Of course, Tom "Terrific" Seaver is now producing his own wines, so if you can get your hands on one of those it's sure to bring back memories of the amazin' Mets.

As a devoted Red Sox fan, I'm not sure what to choose just yet for the opener (they're on the road, but I'll be there in spirit). But it will be red and it will be a winner!

Sunday, April 02, 2006

New Oregon Trail

Recent stories showing that wines with funky labels, especially those featuring critters, sell really well may lead some to conclude that clever marketing is more important than what's in the bottle. To be sure, some bad wines are getting a boost from good art direction.

Hopefully, quality winemakers will hop on board the eye-popping label bandwagon, giving impulse buyers a decent shot of enjoying a good wine. One vintner that does not have to play catch up is Van Duzer, an Oregon producer of wonderful pinot noirs and pinot gris. They not only make great wines, their pinot noir is wrapped in a great label.

At a winetasting party we did last fall, the Van Duzer label was the visual hit of the party. And, the wine inside was as well. We had another bottle of the '02 Van Duzer pinot noir last night with dinner, and I was reminded of how delicious and interesting this wine is.

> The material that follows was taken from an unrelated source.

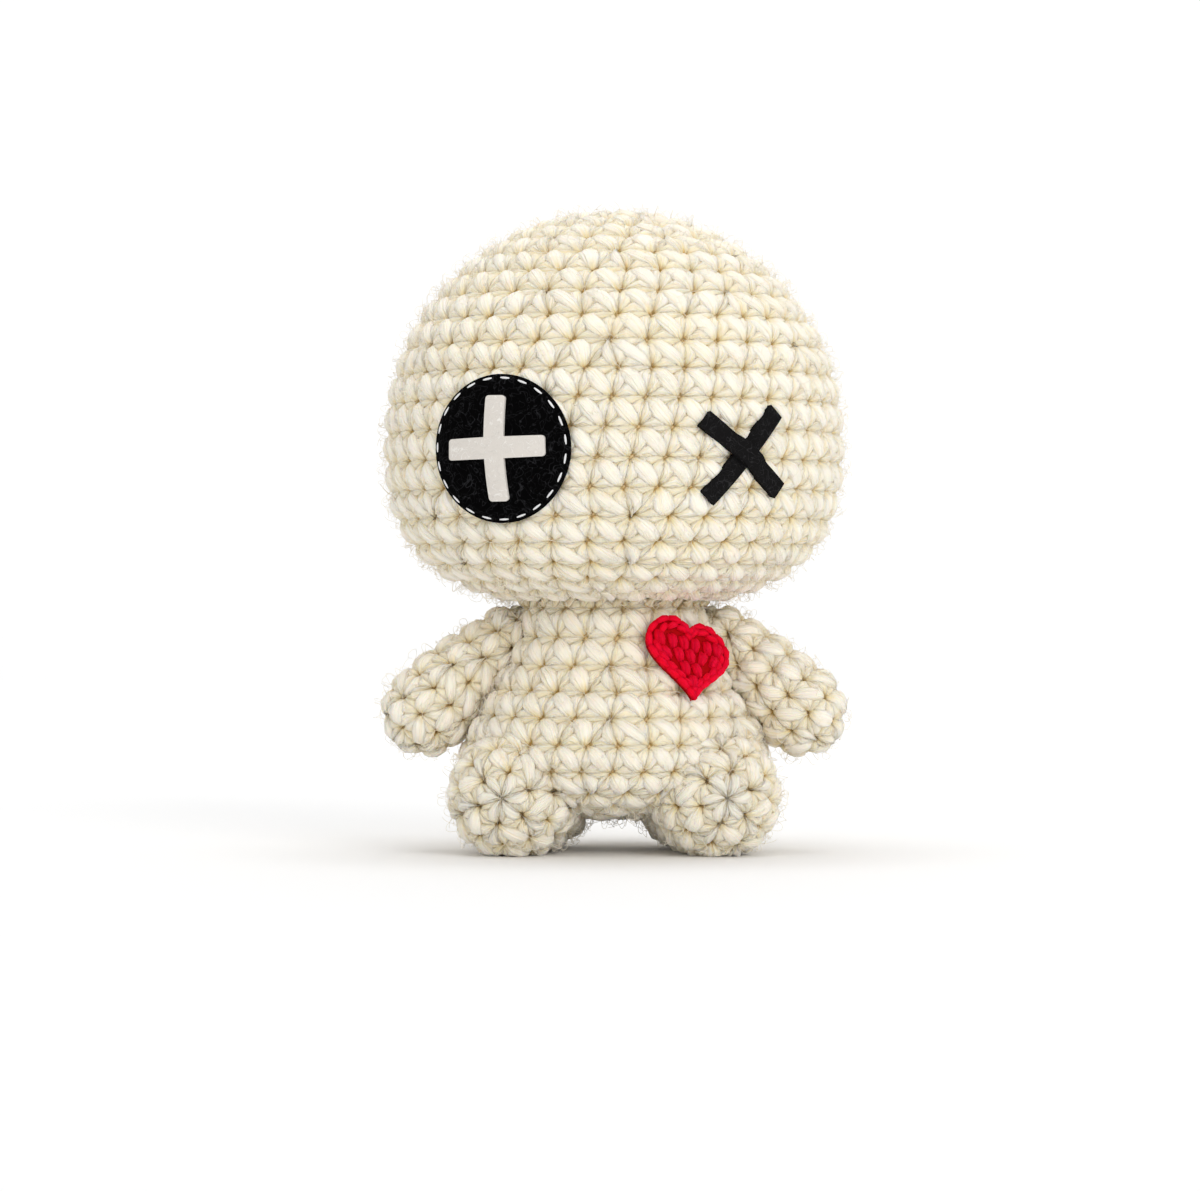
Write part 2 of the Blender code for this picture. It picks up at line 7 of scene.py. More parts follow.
import bmesh
import bpy
import numpy as np
from mathutils import Matrix, Vector
from mathutils.bvhtree import BVHTree


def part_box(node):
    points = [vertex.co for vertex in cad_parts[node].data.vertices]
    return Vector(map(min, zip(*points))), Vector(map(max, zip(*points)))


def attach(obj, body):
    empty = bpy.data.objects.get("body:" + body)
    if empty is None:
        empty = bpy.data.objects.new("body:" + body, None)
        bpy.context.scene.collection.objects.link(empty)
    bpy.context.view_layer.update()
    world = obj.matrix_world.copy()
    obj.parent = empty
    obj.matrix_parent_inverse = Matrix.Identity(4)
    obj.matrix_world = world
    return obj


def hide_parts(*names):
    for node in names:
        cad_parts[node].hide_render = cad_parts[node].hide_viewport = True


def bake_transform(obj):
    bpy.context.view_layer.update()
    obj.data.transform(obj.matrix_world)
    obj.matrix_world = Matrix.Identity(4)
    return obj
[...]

With its earthy complexity and brown spice notes, this pinot noir is a terrific example of Willamette Valley pinot noir. Oregon's Willamette Valley tends to be cool with its fair share of rain, not unlike Burgundy where the world's most exultant pinot noirs are made in great vintages. Willamette Valley, again like Burgundy, will never achieve the consistency of California's famous pinot-producing appellations, such as the Russian River Valley. But when conditions are right, they make enticing and sophisticated pinot noir that is unique.

I enjoy good California pinot noirs with their generous, ripe fruit. But Oregon pinots are a must for other occasions. Hopefully, creative labels like Van Duzer's will help beat a path to the doors of many great Oregon winemakers. With Van Duzer, at least, there is truth in advertising.